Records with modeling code
------
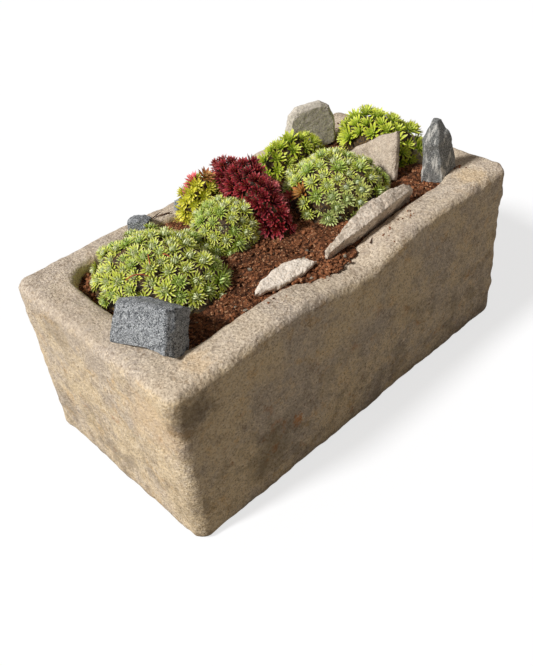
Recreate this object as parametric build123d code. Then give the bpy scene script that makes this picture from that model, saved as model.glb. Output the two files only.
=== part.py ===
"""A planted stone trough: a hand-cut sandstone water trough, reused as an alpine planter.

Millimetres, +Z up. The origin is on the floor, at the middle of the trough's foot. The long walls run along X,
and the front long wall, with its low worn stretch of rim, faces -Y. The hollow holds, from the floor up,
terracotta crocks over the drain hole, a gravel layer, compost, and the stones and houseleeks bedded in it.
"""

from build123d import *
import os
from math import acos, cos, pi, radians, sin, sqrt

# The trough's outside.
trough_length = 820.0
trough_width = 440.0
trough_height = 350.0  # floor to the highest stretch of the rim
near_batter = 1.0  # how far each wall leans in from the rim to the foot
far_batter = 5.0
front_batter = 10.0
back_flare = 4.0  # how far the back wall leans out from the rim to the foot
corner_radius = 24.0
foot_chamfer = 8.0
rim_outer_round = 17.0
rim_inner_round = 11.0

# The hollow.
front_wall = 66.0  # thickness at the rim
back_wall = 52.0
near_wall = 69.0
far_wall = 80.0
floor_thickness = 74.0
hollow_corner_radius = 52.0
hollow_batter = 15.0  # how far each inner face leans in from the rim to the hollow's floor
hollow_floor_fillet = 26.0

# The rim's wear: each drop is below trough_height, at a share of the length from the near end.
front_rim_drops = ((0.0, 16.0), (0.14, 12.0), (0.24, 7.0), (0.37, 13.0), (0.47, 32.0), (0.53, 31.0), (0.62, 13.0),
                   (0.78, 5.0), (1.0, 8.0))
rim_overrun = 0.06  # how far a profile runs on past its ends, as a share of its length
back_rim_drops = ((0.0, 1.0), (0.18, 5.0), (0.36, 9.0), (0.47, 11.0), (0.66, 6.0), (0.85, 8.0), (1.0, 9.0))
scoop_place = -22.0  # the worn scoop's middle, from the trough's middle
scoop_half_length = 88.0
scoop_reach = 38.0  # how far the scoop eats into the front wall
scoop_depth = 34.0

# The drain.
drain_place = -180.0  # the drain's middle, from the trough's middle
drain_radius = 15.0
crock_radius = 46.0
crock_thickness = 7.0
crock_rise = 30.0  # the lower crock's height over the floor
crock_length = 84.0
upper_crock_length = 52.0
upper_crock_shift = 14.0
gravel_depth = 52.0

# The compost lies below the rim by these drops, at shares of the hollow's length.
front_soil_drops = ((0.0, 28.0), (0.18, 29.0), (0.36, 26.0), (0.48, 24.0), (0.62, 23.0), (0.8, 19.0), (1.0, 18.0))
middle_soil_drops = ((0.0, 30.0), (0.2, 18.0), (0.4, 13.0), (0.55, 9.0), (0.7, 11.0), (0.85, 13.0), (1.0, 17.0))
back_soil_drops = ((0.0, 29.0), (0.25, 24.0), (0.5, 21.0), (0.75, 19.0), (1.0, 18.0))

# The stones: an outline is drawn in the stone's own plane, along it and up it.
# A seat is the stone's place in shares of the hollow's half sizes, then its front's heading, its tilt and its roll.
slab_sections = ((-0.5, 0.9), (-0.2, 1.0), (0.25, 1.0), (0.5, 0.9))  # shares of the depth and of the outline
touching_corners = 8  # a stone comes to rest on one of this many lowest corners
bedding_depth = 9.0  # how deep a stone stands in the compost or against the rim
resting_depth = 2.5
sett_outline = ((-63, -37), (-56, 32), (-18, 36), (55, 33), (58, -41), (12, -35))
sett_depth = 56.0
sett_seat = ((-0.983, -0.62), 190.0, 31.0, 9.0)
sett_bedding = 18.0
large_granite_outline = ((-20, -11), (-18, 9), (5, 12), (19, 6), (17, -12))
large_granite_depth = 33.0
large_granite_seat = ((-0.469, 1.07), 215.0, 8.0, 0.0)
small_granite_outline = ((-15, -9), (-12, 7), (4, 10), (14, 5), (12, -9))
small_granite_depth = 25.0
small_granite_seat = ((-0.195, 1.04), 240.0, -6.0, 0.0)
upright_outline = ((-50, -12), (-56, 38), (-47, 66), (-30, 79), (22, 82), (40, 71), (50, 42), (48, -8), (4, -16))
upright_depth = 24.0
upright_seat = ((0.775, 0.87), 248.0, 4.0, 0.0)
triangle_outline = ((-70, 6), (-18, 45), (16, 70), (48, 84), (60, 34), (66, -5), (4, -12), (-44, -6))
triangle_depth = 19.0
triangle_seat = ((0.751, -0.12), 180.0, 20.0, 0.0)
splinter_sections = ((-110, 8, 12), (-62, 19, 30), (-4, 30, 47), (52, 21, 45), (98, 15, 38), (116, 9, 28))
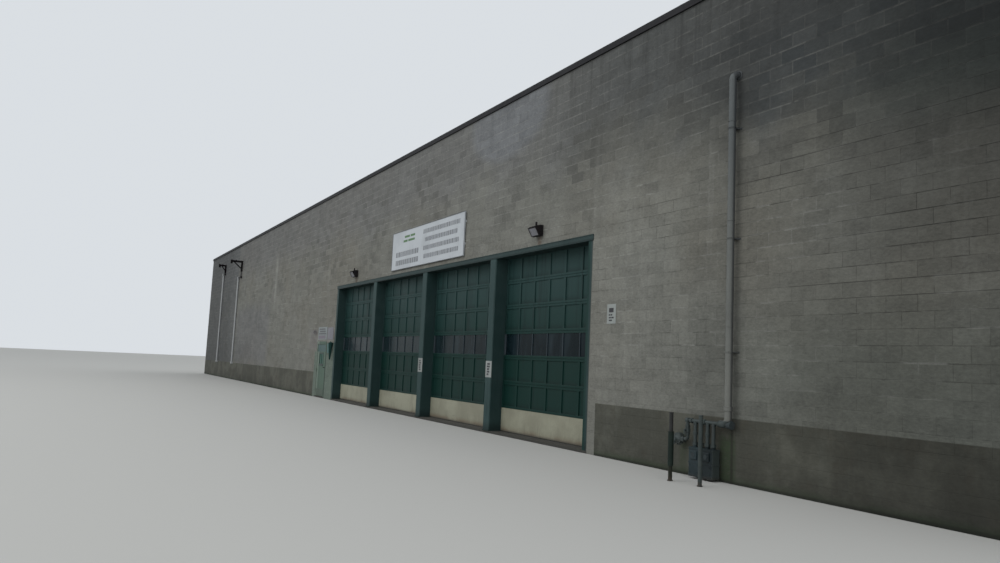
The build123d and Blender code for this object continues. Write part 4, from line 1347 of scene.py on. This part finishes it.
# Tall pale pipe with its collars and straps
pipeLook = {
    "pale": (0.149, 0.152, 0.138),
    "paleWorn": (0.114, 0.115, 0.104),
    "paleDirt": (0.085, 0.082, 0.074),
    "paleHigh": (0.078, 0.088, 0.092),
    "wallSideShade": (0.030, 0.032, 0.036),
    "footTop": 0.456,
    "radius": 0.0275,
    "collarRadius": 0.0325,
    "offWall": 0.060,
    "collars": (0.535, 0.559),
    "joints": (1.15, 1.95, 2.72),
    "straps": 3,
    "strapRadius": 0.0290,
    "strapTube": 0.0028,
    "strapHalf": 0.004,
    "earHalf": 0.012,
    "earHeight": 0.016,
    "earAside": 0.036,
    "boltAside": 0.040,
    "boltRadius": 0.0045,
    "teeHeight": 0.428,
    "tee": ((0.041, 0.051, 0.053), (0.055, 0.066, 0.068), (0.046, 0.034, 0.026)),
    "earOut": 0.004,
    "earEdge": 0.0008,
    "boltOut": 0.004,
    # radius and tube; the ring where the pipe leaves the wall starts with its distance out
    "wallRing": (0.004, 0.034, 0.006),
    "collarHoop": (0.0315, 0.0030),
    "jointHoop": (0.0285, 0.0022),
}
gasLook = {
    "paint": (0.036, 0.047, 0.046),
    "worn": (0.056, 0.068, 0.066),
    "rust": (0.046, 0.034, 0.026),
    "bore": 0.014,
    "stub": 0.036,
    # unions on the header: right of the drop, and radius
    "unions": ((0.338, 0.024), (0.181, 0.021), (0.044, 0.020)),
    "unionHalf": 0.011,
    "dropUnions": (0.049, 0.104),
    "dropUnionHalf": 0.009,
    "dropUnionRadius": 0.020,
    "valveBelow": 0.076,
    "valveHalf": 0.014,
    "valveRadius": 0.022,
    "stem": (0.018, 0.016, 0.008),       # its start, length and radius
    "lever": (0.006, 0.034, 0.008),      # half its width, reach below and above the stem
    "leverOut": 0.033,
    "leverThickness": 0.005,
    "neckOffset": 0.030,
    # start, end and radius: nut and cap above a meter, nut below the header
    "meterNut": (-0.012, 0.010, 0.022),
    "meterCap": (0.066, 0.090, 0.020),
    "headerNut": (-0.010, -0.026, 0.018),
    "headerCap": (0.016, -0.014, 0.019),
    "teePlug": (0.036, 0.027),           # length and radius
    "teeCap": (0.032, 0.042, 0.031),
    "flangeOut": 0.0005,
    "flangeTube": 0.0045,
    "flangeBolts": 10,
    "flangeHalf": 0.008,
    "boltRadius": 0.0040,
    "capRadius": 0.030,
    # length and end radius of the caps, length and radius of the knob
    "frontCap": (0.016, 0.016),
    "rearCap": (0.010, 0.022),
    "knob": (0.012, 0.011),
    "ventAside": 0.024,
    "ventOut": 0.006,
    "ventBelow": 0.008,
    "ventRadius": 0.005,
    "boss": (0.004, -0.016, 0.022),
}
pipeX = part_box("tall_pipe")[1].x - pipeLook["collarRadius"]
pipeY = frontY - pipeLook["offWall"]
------
Requirements
From the top of the listing above, restate each line word for word up to and including the line with "hollow_floor_fillet = 26.0"; add nothing else.

Response for this exercise
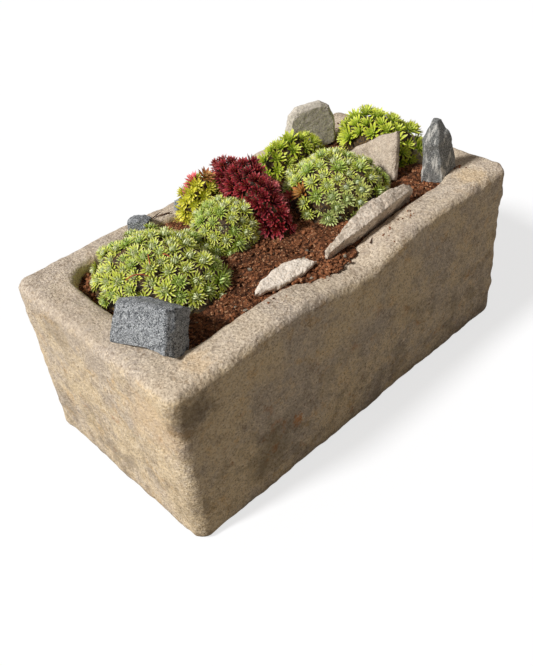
Recreate this object as parametric build123d code. Then give the bpy scene script that makes this picture from that model, saved as model.glb. Output the two files only.
=== part.py ===
"""A planted stone trough: a hand-cut sandstone water trough, reused as an alpine planter.

Millimetres, +Z up. The origin is on the floor, at the middle of the trough's foot. The long walls run along X,
and the front long wall, with its low worn stretch of rim, faces -Y. The hollow holds, from the floor up,
terracotta crocks over the drain hole, a gravel layer, compost, and the stones and houseleeks bedded in it.
"""

from build123d import *
import os
from math import acos, cos, pi, radians, sin, sqrt

# The trough's outside.
trough_length = 820.0
trough_width = 440.0
trough_height = 350.0  # floor to the highest stretch of the rim
near_batter = 1.0  # how far each wall leans in from the rim to the foot
far_batter = 5.0
front_batter = 10.0
back_flare = 4.0  # how far the back wall leans out from the rim to the foot
corner_radius = 24.0
foot_chamfer = 8.0
rim_outer_round = 17.0
rim_inner_round = 11.0

# The hollow.
front_wall = 66.0  # thickness at the rim
back_wall = 52.0
near_wall = 69.0
far_wall = 80.0
floor_thickness = 74.0
hollow_corner_radius = 52.0
hollow_batter = 15.0  # how far each inner face leans in from the rim to the hollow's floor
hollow_floor_fillet = 26.0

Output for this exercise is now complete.